(EXTRACTED RECORDS)
* * * * * * * * *

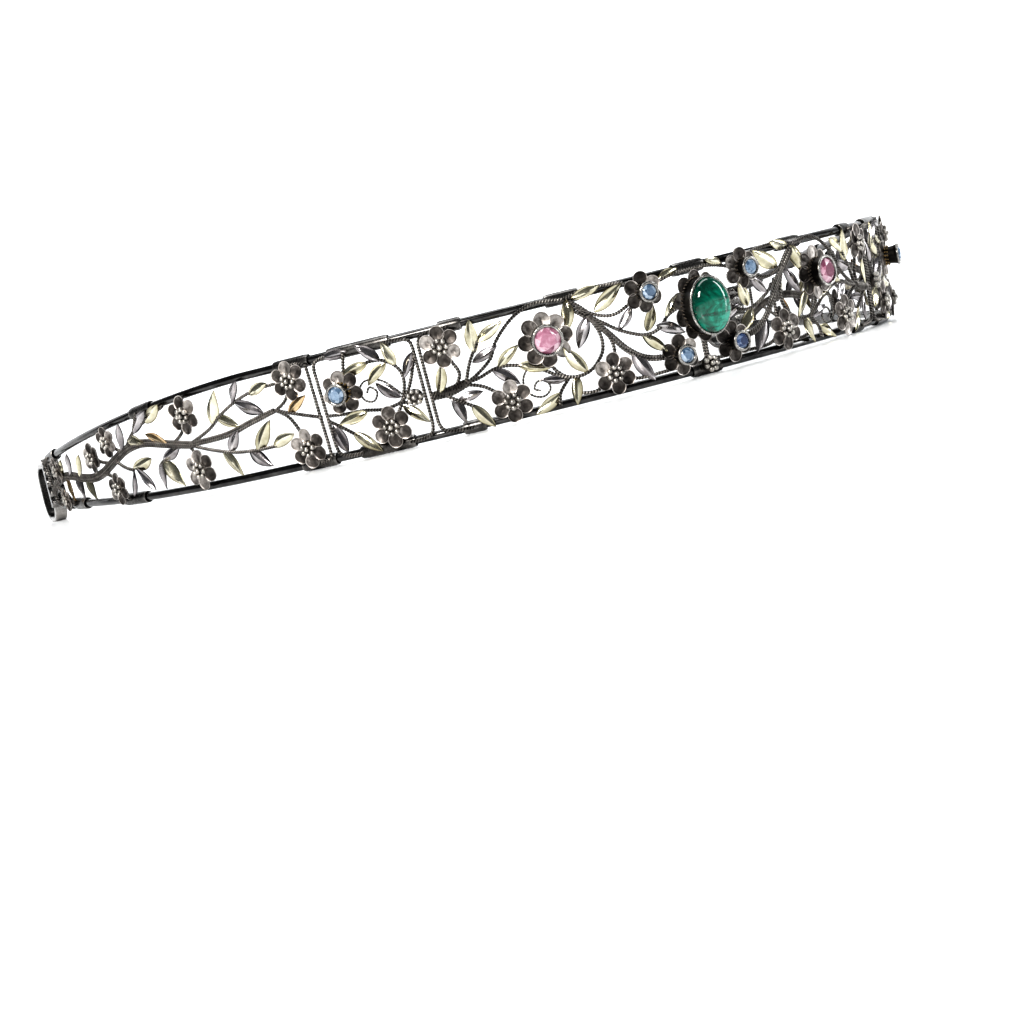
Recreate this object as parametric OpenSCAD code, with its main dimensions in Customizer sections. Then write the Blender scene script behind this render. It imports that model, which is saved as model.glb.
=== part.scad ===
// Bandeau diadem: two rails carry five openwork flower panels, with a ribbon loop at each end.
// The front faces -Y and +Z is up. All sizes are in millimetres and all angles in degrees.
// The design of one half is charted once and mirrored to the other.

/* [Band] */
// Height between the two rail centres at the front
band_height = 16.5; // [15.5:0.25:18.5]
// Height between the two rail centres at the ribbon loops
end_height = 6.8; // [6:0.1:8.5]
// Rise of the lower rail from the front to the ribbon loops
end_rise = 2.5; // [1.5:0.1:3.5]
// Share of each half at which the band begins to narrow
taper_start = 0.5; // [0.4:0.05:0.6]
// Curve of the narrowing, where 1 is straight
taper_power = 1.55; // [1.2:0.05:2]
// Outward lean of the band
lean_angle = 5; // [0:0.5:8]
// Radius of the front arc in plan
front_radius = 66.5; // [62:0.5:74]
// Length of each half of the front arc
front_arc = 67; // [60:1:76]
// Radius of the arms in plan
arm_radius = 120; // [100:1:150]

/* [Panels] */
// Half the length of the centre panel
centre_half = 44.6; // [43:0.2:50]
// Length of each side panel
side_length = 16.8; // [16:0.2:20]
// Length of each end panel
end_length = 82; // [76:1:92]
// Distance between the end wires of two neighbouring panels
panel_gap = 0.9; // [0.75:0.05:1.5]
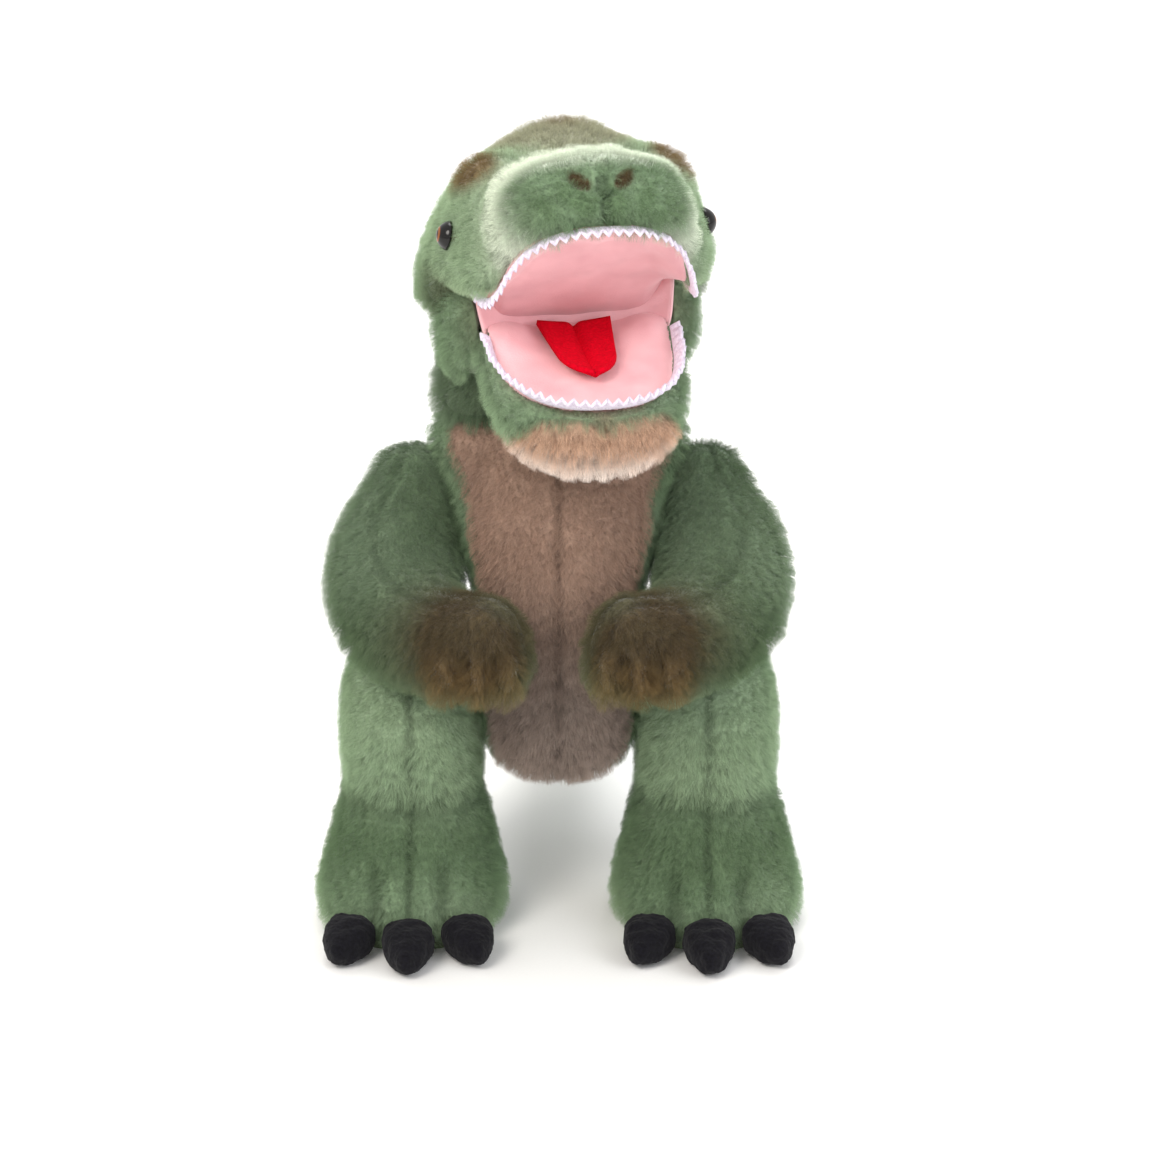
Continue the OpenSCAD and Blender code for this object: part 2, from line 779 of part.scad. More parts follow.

* * * * * * * * *

(WHAT IS REQUIRED) Extract each entry in full and write it down exactly.

(FULL SOLUTION)
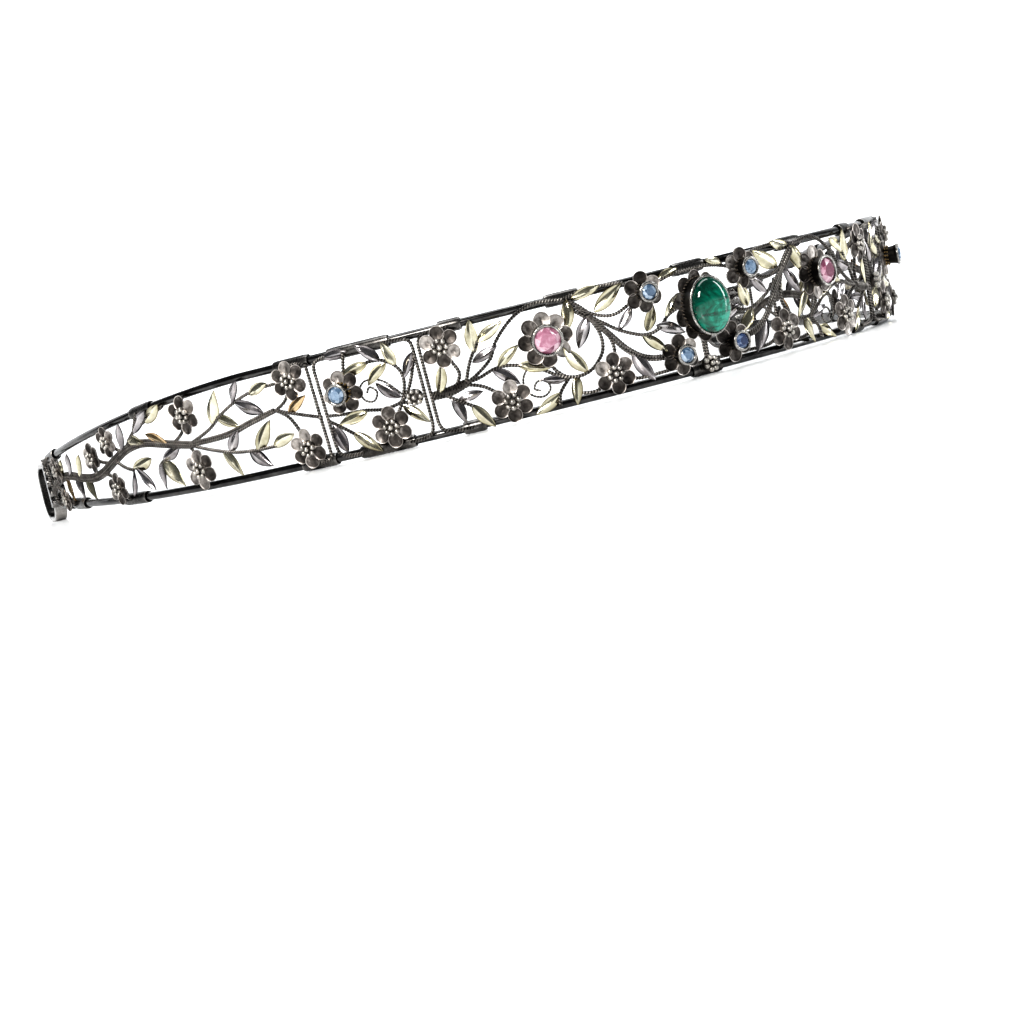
Recreate this object as parametric OpenSCAD code, with its main dimensions in Customizer sections. Then write the Blender scene script behind this render. It imports that model, which is saved as model.glb.
=== part.scad ===
// Bandeau diadem: two rails carry five openwork flower panels, with a ribbon loop at each end.
// The front faces -Y and +Z is up. All sizes are in millimetres and all angles in degrees.
// The design of one half is charted once and mirrored to the other.

/* [Band] */
// Height between the two rail centres at the front
band_height = 16.5; // [15.5:0.25:18.5]
// Height between the two rail centres at the ribbon loops
end_height = 6.8; // [6:0.1:8.5]
// Rise of the lower rail from the front to the ribbon loops
end_rise = 2.5; // [1.5:0.1:3.5]
// Share of each half at which the band begins to narrow
taper_start = 0.5; // [0.4:0.05:0.6]
// Curve of the narrowing, where 1 is straight
taper_power = 1.55; // [1.2:0.05:2]
// Outward lean of the band
lean_angle = 5; // [0:0.5:8]
// Radius of the front arc in plan
front_radius = 66.5; // [62:0.5:74]
// Length of each half of the front arc
front_arc = 67; // [60:1:76]
// Radius of the arms in plan
arm_radius = 120; // [100:1:150]

/* [Panels] */
// Half the length of the centre panel
centre_half = 44.6; // [43:0.2:50]
// Length of each side panel
side_length = 16.8; // [16:0.2:20]
// Length of each end panel
end_length = 82; // [76:1:92]
// Distance between the end wires of two neighbouring panels
panel_gap = 0.9; // [0.75:0.05:1.5]
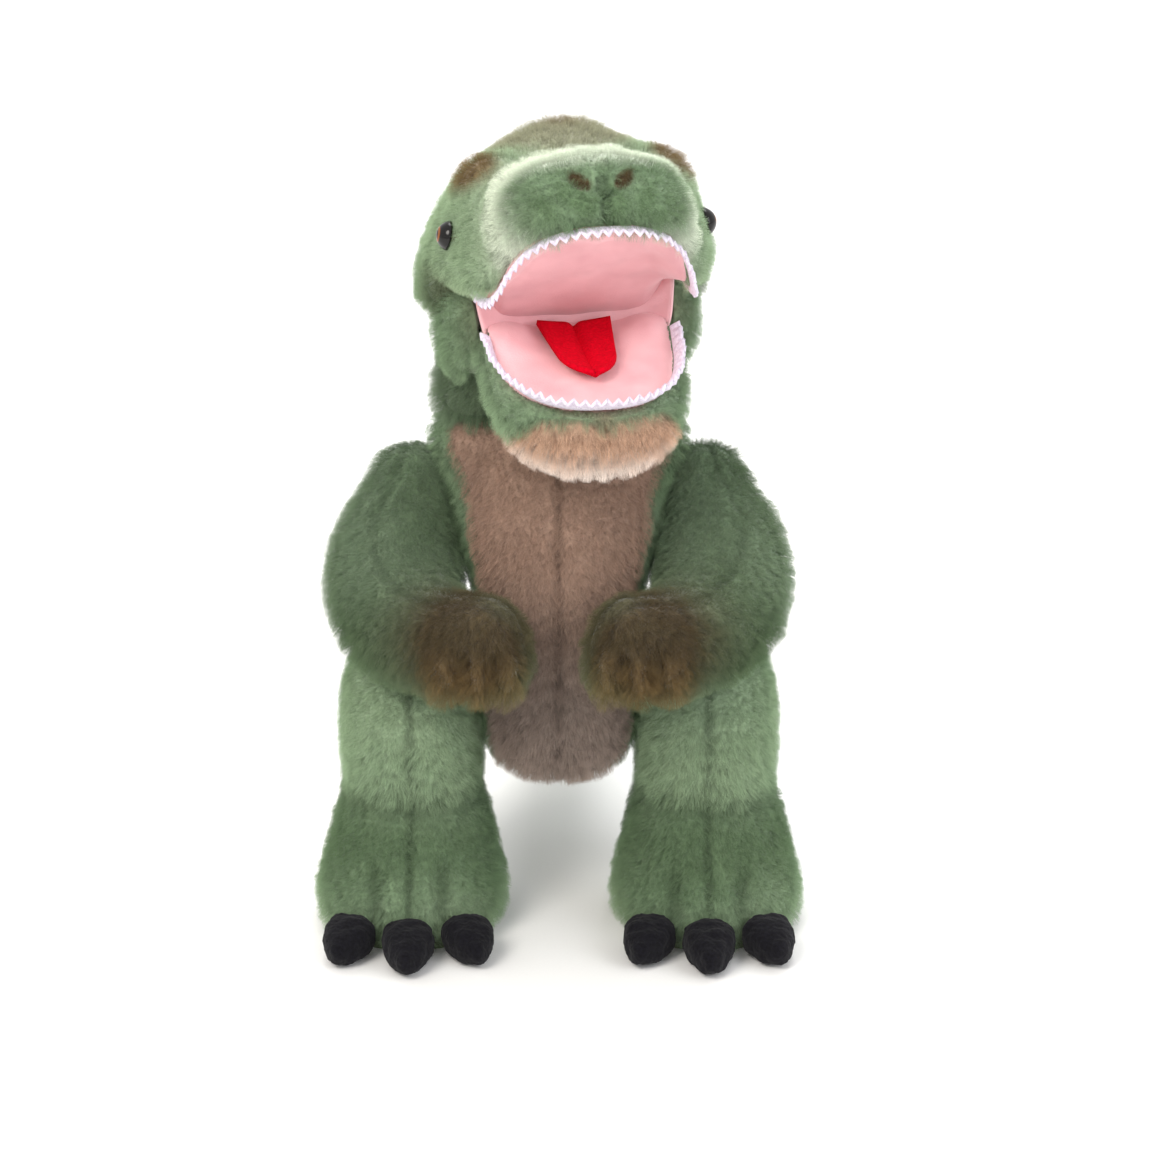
Continue the OpenSCAD and Blender code for this object: part 2, from line 779 of part.scad. More parts follow.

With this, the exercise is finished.